Right now, jumping into another app takes you away from the game. With Picture in Picture, you can keep one eye on the action while you send that text or transfer that money, and you don’t have to worry about missing a game-changing play.

Picture in Picture is also useful for things like learning. You can watch a lecture in a window while you type up notes in Evernote, and you don’t have to keep switching back and forth — or resort to pen and paper. Ugh!

Notification snoozing

Sometimes you get an important notification that you can’t deal with right away, but you know you’ll have to later. If you dismiss it, there’s a good chance you’re going to forget it. But not with notification snoozing in Android O.

Snoozing let’s you postpone a notification and have it come back when you know you’ll have time to deal with it. It’s as easy as swiping the alert, tapping the snooze button, then choosing between the 15 minutes, 30 minutes, and one hour options (these could change later).

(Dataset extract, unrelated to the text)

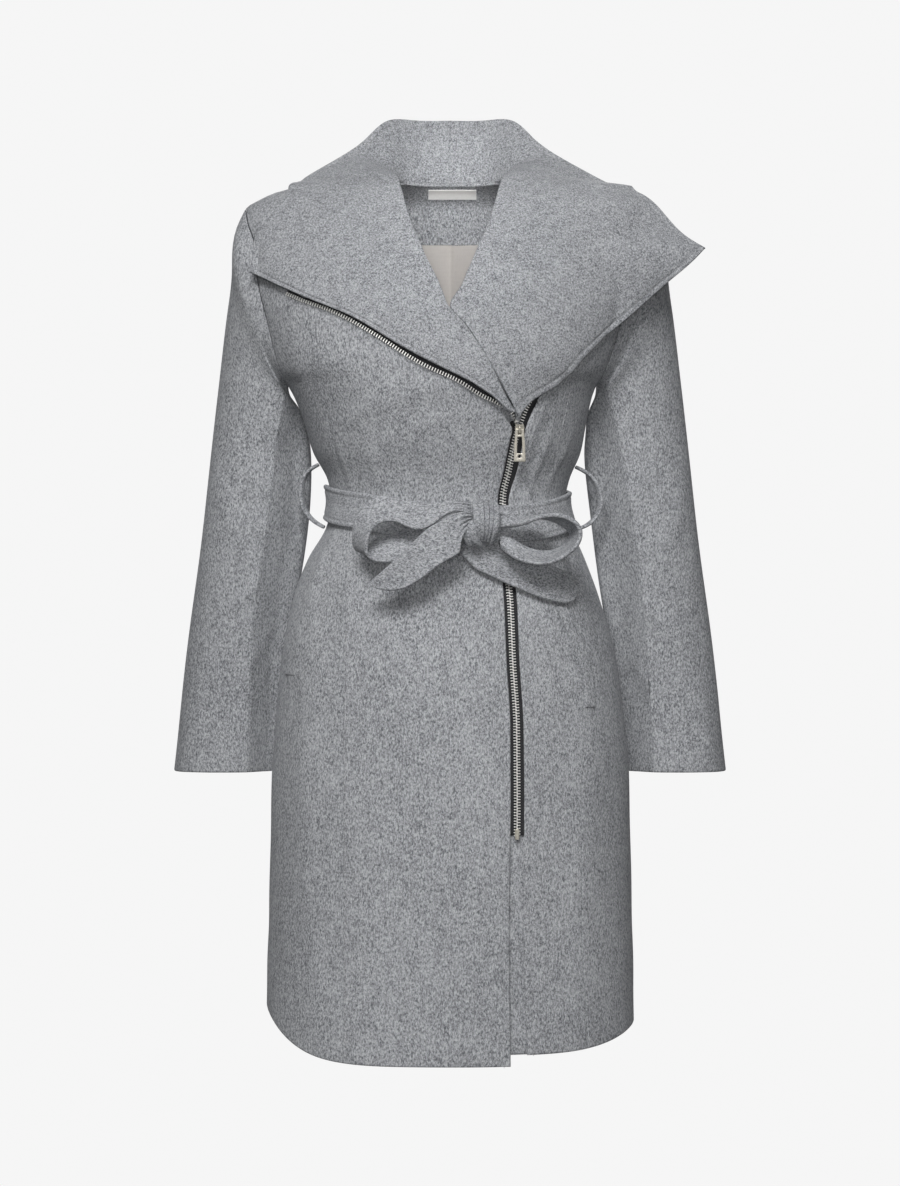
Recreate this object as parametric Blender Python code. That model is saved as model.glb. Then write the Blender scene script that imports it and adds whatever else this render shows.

This ensures you can’t forget about that important notification even if you can’t deal with it as soon as it comes in. It’s a feature we should definitely have in iOS.

Notification channels

Another improvement Google has made to notifications is the ability to categorize them into channels. This keeps the notification panel in check and ensures a user’s most important alerts aren’t drowned out by annoying ads from their favorite games.

It’s up to developers to decide which channel their notifications fall into, and they can choose different channels for different types of alerts. For instance, a messaging app might put alerts from one-to-one conversations in one channel, and alerts from group conversations in another.

This would make it easy for users to ignore notifications from active group conversations when they’re busy, without missing more important messages from just one contact.

Although it’s up to developers to decide how their app works with notifications channels, users have the ability to customize how those channels act. So you get make messaging apps and breaking news a priority, while other things stay out of the way.

Notifications are still very messy on iOS. Everything appears in a single list sorted by time, and there’s no way to filter out certain things without completely blocking alerts from certain apps. It’s very easy to miss an important notification because it was drowned out by other things.